Over thousands of years and thanks to the incessant activity of the Masino river, nature has dug the trachytic rocks of Badde Traes and has fed the lush vegetation, creating a place where the names of the valley, the rivers and the locations remind you of a fantasy novel. You will really feel like you are in a fairy tale, as you follow the path that runs alongside the stream in the company of dragonflies and butterflies, listening to its ‘voice’, the only sound that breaks the silence, until you cross a wooden bridge and arrive at the Triulintas waterfall. The magical scenery is found less than two kilometres from Martis, a village in the centre of the historical region of Anglona, surrounded by hills and green valleys.
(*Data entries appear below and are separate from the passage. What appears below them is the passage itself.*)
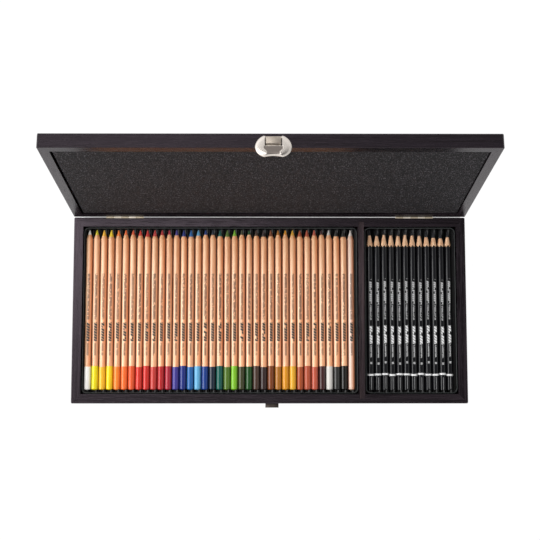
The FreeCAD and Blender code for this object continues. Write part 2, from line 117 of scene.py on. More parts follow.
# %% Wires and boards
class Wire:
    """One output socket, on which Python's operators add Math nodes."""

    def __init__(self, board, socket):
        self.board = board
        self.socket = socket

    def join(self, operation, first, second):
        return self.board.node("ShaderNodeMath", {"operation": operation},
                               {0: first, 1: second})[0]

    def __add__(self, other):
        return self.join("ADD", self, other)

    def __sub__(self, other):
        return self.join("SUBTRACT", self, other)

    def __rsub__(self, other):
        return self.join("SUBTRACT", other, self)

    def __mul__(self, other):
        return self.join("MULTIPLY", self, other)

    def __truediv__(self, other):
        return self.join("DIVIDE", self, other)

    def __rtruediv__(self, other):
        return self.join("DIVIDE", other, self)

    def __lt__(self, other):
        return self.join("LESS_THAN", self, other)

    def __gt__(self, other):
        return self.join("GREATER_THAN", self, other)

    def __abs__(self):
        return self.passed("ABSOLUTE")

    def passed(self, operation):
        """The wire, passed through a Math node that takes one value."""
        return self.join(operation, self, 0.0)

    def least(self, other):
        return self.join("MINIMUM", self, other)

    def most(self, other):
        return self.join("MAXIMUM", self, other)

    __radd__ = __add__
    __rmul__ = __mul__


class Made:
    """A node that has been added. Its outputs are read by number or by name."""

    def __init__(self, board, node):
        self.board = board
        self.node = node

    def __getitem__(self, key):
        return Wire(self.board, self.node.outputs[key])


class Board:
    """A node tree that is being written."""

    def __init__(self, tree):
        self.tree = tree

    def node(self, kind, settings=None, inputs=None):
        """Adds a node: its settings first, then the values or wires of its sockets."""
        made = self.tree.nodes.new(kind)
        for name, value in (settings or {}).items():
            setattr(made, name, value)
        for key, value in (inputs or {}).items():
            if isinstance(value, Wire):
                self.tree.links.new(value.socket, made.inputs[key])
            else:
                made.inputs[key].default_value = value
        return Made(self, made)

    def parts(self, vector):
        """The X, Y and Z of a vector."""
        return self.node("ShaderNodeSeparateXYZ", None, {0: vector})

    def between(self, value, low, high):
        """A wire that rises from 0 to 1 as the value goes from low to high."""
        return self.node("ShaderNodeMapRange", {"interpolation_type": "SMOOTHSTEP"},
                         {"Value": value, "From Min": low, "From Max": high})[0]


print("node helpers ready")

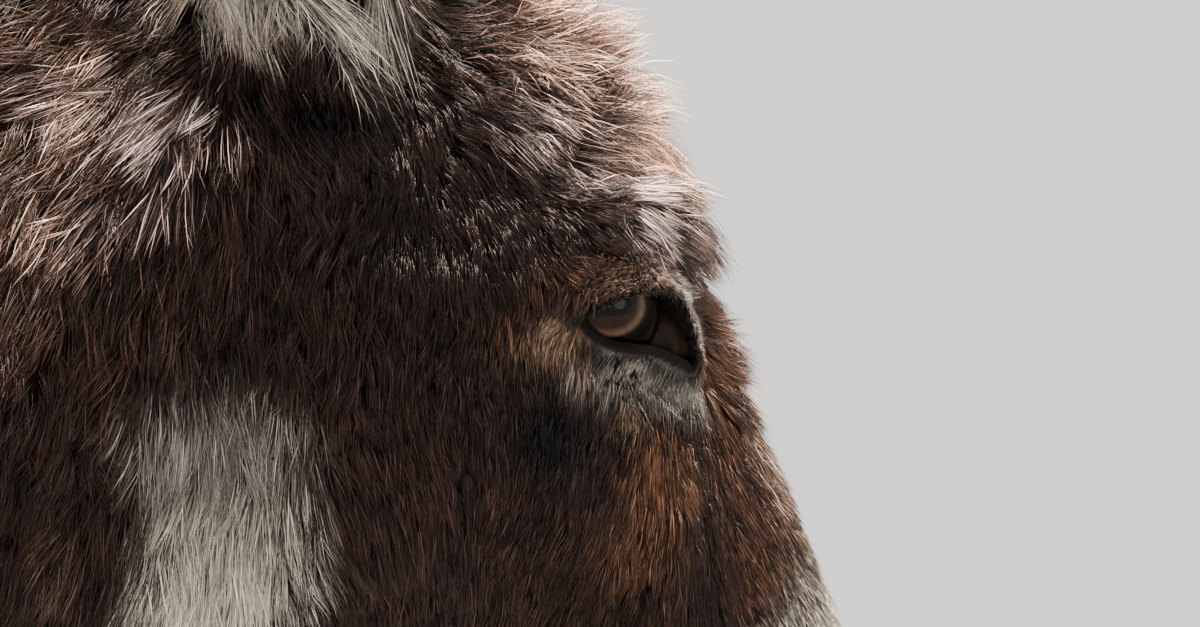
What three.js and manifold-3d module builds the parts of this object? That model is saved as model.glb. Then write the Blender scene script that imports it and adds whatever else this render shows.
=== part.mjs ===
// A standing donkey at life size: dark, thick-coated, with its neck low and its head hanging at rest.
// Millimetres, +X towards the head, +Y to the animal's left, +Z up, with the hooves on z = 0 and the
// origin under the middle of the whole animal. Every solid reaches out to the tips of the coat.
import * as THREE from "three";
import { mergeVertices } from "three/addons/utils/BufferGeometryUtils.js";
import Module from "manifold-3d";

const wasm = await Module();
wasm.setup();

// Driving dimensions.
const HEAD_SLOPE = 64.6; // how far the line of the nose dips below level, in degrees
const HEAD_ORIGIN = [911, 1459]; // x and z of the nose line's upper end, level with the poll
const EYE_RADIUS = 22;
const EYE_ALONG = 178; // from the poll, down the nose line
const EYE_BEHIND = 59; // behind the nose line
const EYE_ASIDE = 74; // from the middle plane to the eyeball's centre
const EAR_LENGTH = 268;
const EAR_WALL = 11; // cartilage and the hair on both its faces
const MANE_HEIGHT = 62;
const CORONET_HEIGHT = 68; // where the hoof ends and the hair begins
const GAP = 0.3; // left between solids that touch

// ---- Small tools ---------------------------------------------------------------------------------

const vec = (x, y, z) => new THREE.Vector3(x, y, z);
const radians = THREE.MathUtils.degToRad;

// A smooth curve through rows of numbers, read at row number t.
function alongRows(rows, t) {
  const last = rows.length - 1;
  const i = Math.min(Math.floor(t), last - 1);
  const f = t - i;
  const [a, b, c, d] = [Math.max(i - 1, 0), i, i + 1, Math.min(i + 2, last)].map((k) => rows[k]);
  return b.map((value, k) => {
    const leaving = (c[k] - a[k]) / 2;
    const arriving = (d[k] - value) / 2;
    const change = c[k] - value;
    const bend = 3 * change - 2 * leaving - arriving;
    return value + f * (leaving + f * (bend + f * (leaving + arriving - 2 * change)));
  });
}

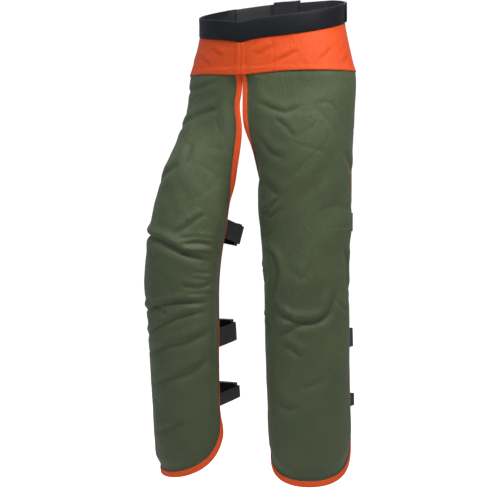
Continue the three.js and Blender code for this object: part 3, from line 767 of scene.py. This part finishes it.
pad_inset, pad_top = 0.022, seam_drop + 0.014
for name in legs:
    leg = legs[name]
    rows, inner, outer = panel_grid(name, [pad_inset, 0.026, 0.034, 0.045], 14, 0.010, 24)
    for part in ("thigh", "shin"):
        grids = []
        if part == "thigh":
            grids.append((rows[rows[:, 0, 0] <= panel_cut + 1e-6], False))
        else:
            grids += [(rows[rows[:, 0, 0] >= panel_cut - 1e-6], False), (inner, False),
                      (outer, True)]
        points, faces, flat, start = [], [], [], 0
        for face_out in (True, False):
            for grid, turned in grids:
                drop, across, depth = grid[..., 0], grid[..., 1], grid[..., 2]
                if part == "thigh":
                    first = drop[0, 0]
                    drop = pad_top + (drop - first) * (panel_cut - pad_top) / (
                        panel_cut - first)
                swell = ease(depth, pad_inset, 0.042) * ease(drop, pad_top, pad_top + 0.020)
                lumps = np.minimum.reduce([
                    cloth_height(name, drop + down, across + over)
                    for down in (-0.006, 0, 0.006) for over in (-0.006, 0, 0.006)])
                lumps = 1.05 * lumps * ease(depth, 0.010, 0.050)
                behind = 0.0009 + lining_offset(name, drop, across, depth)
                offset = behind
                if face_out:
                    offset = np.maximum(behind + 0.0002, -0.0084 + 0.0054 * swell
                                        + seam_rise(drop, depth) + np.minimum(lumps, 0.002))
                where = on_panel(leg, drop, across, offset).reshape(-1, 3)
                made = grid_faces(*grid.shape[:2], start)
                faces.append(made[:, ::-1] if turned != (not face_out) else made)
                points.append(where)
                flat.append(np.stack([across, -drop], -1).reshape(-1, 2))
                start += len(where)
        faces = np.concatenate(faces)
        if leg["side"] < 0:
            faces = faces[:, ::-1]
        points, faces, (flat,) = welded(np.concatenate(points), faces, [np.concatenate(flat)])
        pad = make_piece(f"{name}_{part}_pad_felt", points, faces, flat, [pad_felt])
        closing = pad.modifiers.new("thickness", "WELD")
        closing.merge_threshold = 0.0002
        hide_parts(f"{name}_{part}_pad")
        bend_with_leg(pad, part)

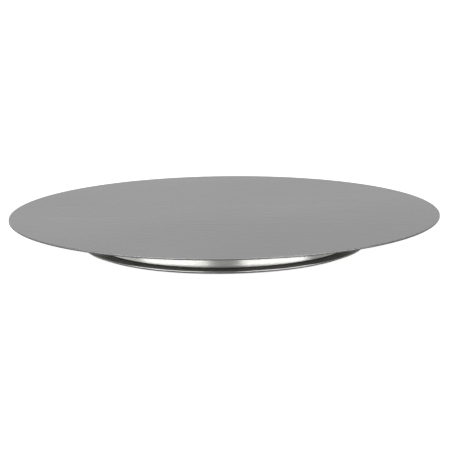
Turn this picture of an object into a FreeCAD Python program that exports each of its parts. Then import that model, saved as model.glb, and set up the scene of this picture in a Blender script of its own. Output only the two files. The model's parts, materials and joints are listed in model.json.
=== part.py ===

The waterfall is generated at the confluence of the Masino and Pontisella rivulets, making a 15-metre fall that ends in a small lake hidden by elms, willows and aquatic plant life. The colour effect is made even more captivating by the red trachytic walls surrounding the waterfall and by the ruins of an ancient mill, which was active until the mid-twentieth century and then abandoned. To reach it, you can take the road from the residential area of Martis towards Nulvi, along the dirt path on the right, just after the exit from the municipal territory, where a sign along the road indicates the ‘historical-environmental path of the Triulintas mill’. After less than a kilometre, you will find a parking area, where the path begins in the greenery of poplars, brambles and Mediterranean scrub. During the walk, you will cross the stream twice, passing a stone and cement bridge and a wooden one. There is also an area for relaxation and picnics with tables and chairs in the shade of the woods.
Five kilometres from Triulintas and just over a kilometre from Martis, in the opposite direction to the waterfall, you can visit another masterpiece of nature, the petrified forest of Carrucana. As a result of a volcanic eruption, which caused a forest to sink into the (then) surrounding lakes, the plants underwent a process of ‘silicification’, or fossilisation through the silicon contained in the ash. You will see tree stumps that look like stone cylinders, some still standing but most lying on the ground, and you will have the feeling that time stood still millions of years ago in this countryside.